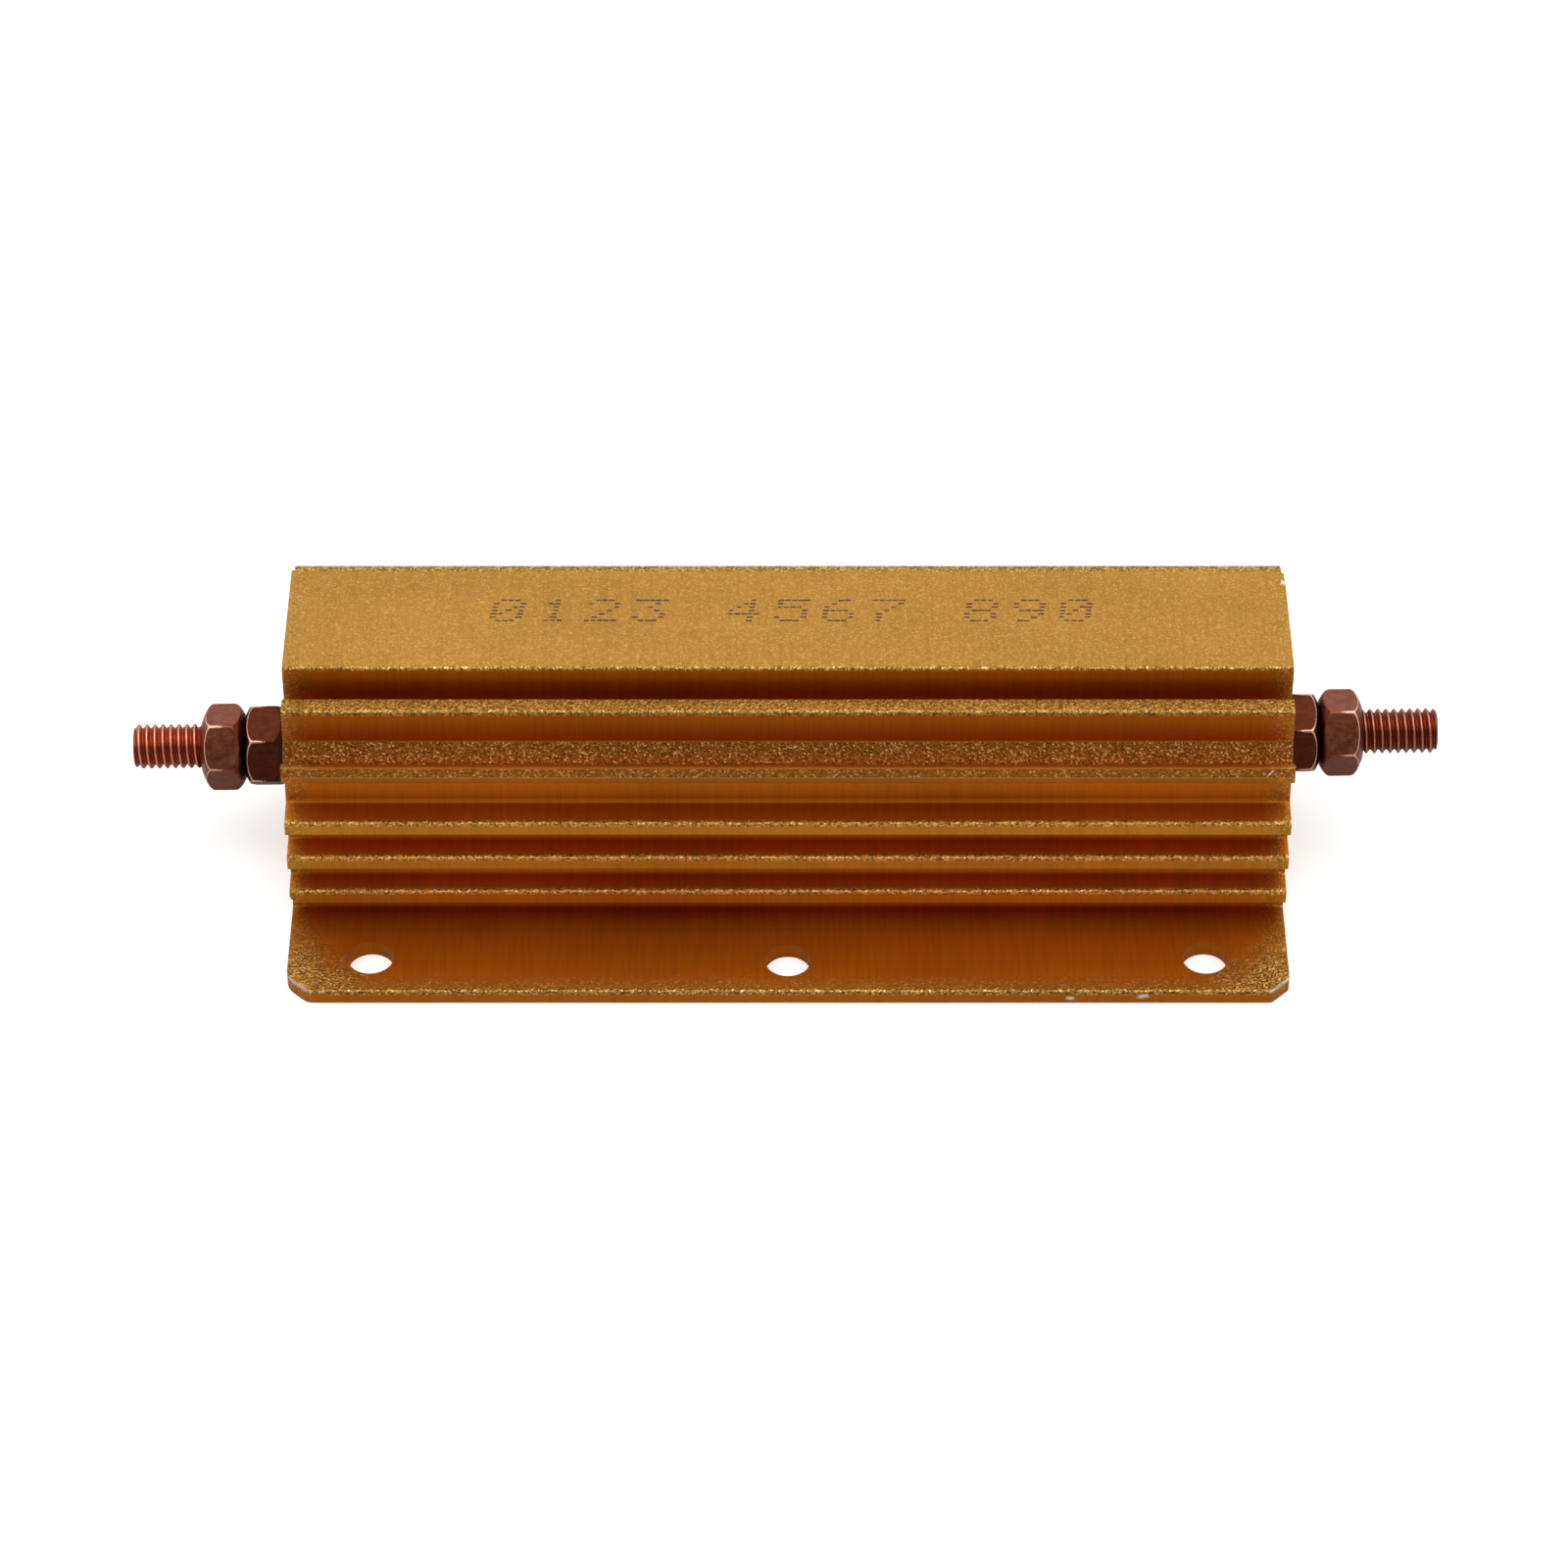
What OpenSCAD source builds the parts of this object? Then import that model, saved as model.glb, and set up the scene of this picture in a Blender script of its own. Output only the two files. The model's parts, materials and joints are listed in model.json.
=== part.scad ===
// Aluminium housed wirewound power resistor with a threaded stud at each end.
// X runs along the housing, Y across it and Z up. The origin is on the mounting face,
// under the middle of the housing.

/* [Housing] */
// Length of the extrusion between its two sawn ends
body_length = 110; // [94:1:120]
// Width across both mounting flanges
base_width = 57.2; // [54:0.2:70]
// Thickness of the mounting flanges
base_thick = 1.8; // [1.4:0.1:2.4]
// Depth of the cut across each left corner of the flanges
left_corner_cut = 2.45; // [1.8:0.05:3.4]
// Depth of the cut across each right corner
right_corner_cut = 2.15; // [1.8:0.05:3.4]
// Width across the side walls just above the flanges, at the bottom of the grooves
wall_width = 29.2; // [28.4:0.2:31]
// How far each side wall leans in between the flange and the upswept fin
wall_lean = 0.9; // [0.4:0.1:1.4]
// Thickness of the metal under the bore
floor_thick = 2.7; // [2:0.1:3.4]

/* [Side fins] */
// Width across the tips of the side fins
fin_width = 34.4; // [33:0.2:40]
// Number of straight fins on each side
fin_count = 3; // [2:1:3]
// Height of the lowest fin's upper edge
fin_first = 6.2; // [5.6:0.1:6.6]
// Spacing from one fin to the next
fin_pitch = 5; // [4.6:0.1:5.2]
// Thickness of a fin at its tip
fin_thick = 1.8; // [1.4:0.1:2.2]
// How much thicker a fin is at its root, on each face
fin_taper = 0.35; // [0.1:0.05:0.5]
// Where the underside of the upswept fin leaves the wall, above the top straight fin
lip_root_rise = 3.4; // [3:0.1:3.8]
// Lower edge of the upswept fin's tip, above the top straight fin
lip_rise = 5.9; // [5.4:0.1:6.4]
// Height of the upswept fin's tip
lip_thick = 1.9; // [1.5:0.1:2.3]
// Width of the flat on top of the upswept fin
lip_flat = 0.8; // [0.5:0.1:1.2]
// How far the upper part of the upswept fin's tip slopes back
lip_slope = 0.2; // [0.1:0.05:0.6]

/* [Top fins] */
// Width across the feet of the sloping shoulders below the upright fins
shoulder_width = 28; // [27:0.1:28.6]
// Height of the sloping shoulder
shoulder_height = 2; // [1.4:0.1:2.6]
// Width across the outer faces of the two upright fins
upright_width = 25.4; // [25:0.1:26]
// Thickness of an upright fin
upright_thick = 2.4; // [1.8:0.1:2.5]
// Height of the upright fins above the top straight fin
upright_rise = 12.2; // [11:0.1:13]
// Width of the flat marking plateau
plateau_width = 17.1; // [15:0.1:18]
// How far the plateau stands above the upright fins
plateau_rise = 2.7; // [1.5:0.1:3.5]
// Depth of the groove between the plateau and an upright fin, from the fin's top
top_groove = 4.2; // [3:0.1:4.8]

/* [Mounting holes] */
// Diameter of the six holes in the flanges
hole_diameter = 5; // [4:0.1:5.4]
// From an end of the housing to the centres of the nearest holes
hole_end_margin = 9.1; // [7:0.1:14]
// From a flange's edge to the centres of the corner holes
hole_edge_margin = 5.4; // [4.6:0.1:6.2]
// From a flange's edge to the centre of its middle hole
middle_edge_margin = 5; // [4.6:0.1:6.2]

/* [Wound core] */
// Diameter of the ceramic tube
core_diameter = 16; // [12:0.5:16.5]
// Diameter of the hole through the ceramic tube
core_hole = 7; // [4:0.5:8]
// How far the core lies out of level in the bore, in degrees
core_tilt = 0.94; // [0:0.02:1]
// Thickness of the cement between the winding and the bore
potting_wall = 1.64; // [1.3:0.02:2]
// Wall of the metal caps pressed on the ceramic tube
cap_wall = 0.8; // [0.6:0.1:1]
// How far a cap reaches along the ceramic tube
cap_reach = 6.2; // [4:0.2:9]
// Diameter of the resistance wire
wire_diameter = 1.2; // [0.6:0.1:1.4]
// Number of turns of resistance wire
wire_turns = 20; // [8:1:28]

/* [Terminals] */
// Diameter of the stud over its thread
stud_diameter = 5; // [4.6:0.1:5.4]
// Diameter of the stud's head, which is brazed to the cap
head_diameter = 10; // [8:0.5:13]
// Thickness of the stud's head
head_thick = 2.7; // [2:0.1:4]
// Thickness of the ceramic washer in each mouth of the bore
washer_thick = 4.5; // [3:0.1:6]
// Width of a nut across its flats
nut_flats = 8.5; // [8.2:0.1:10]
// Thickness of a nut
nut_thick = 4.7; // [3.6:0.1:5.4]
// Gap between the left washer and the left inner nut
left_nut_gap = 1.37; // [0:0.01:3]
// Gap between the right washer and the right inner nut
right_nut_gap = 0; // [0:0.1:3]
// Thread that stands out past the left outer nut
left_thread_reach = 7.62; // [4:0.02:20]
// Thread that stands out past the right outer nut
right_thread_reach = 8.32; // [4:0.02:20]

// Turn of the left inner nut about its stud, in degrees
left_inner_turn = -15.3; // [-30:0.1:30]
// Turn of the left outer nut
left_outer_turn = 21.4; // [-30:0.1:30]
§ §
AIM: Quote the listing above from its first line to the line with "floor_thick = 2.7; // [2:0.1:3.4]", inclusive, and add nothing.

SOLUTION:
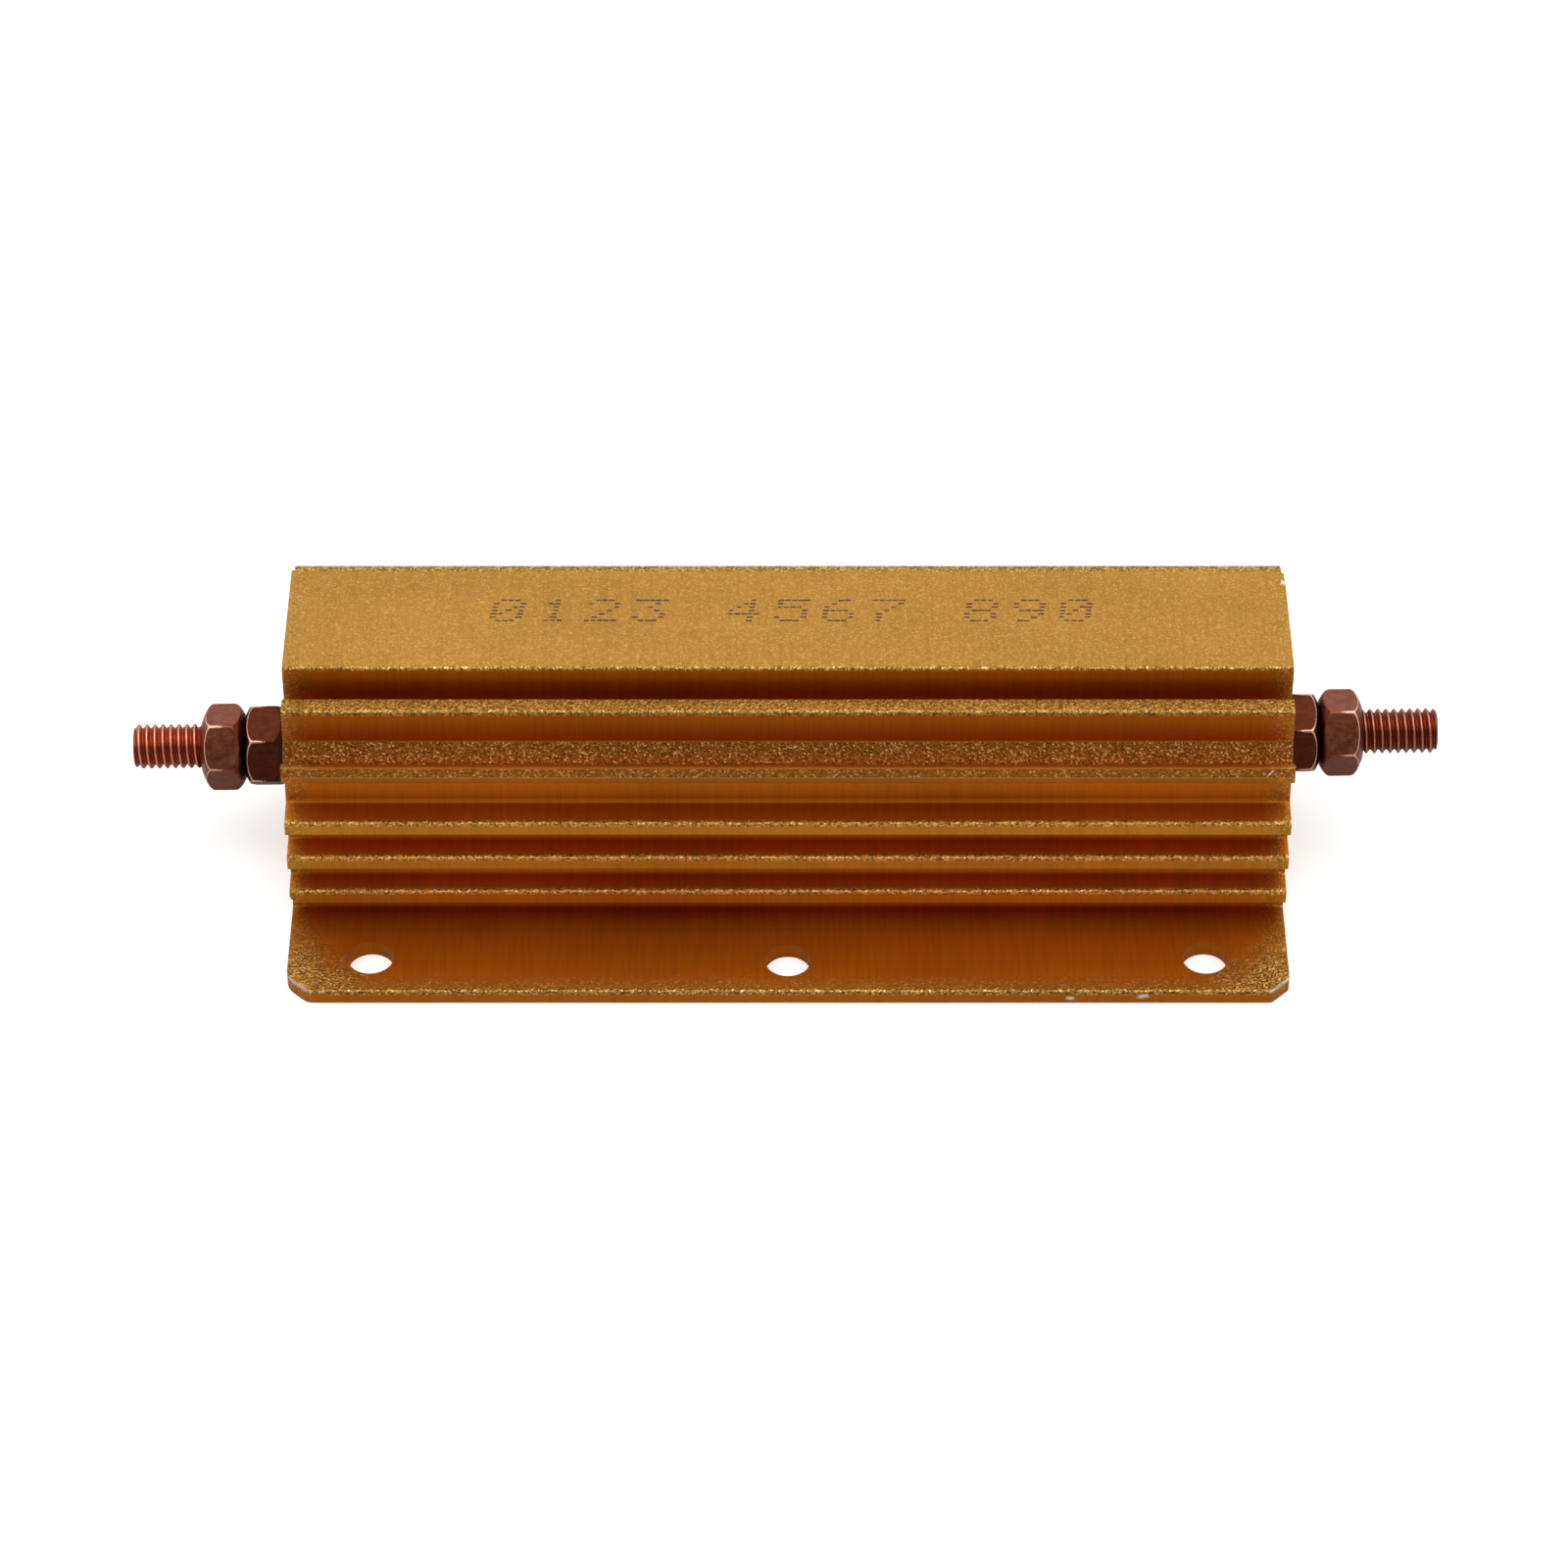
What OpenSCAD source builds the parts of this object? Then import that model, saved as model.glb, and set up the scene of this picture in a Blender script of its own. Output only the two files. The model's parts, materials and joints are listed in model.json.
=== part.scad ===
// Aluminium housed wirewound power resistor with a threaded stud at each end.
// X runs along the housing, Y across it and Z up. The origin is on the mounting face,
// under the middle of the housing.

/* [Housing] */
// Length of the extrusion between its two sawn ends
body_length = 110; // [94:1:120]
// Width across both mounting flanges
base_width = 57.2; // [54:0.2:70]
// Thickness of the mounting flanges
base_thick = 1.8; // [1.4:0.1:2.4]
// Depth of the cut across each left corner of the flanges
left_corner_cut = 2.45; // [1.8:0.05:3.4]
// Depth of the cut across each right corner
right_corner_cut = 2.15; // [1.8:0.05:3.4]
// Width across the side walls just above the flanges, at the bottom of the grooves
wall_width = 29.2; // [28.4:0.2:31]
// How far each side wall leans in between the flange and the upswept fin
wall_lean = 0.9; // [0.4:0.1:1.4]
// Thickness of the metal under the bore
floor_thick = 2.7; // [2:0.1:3.4]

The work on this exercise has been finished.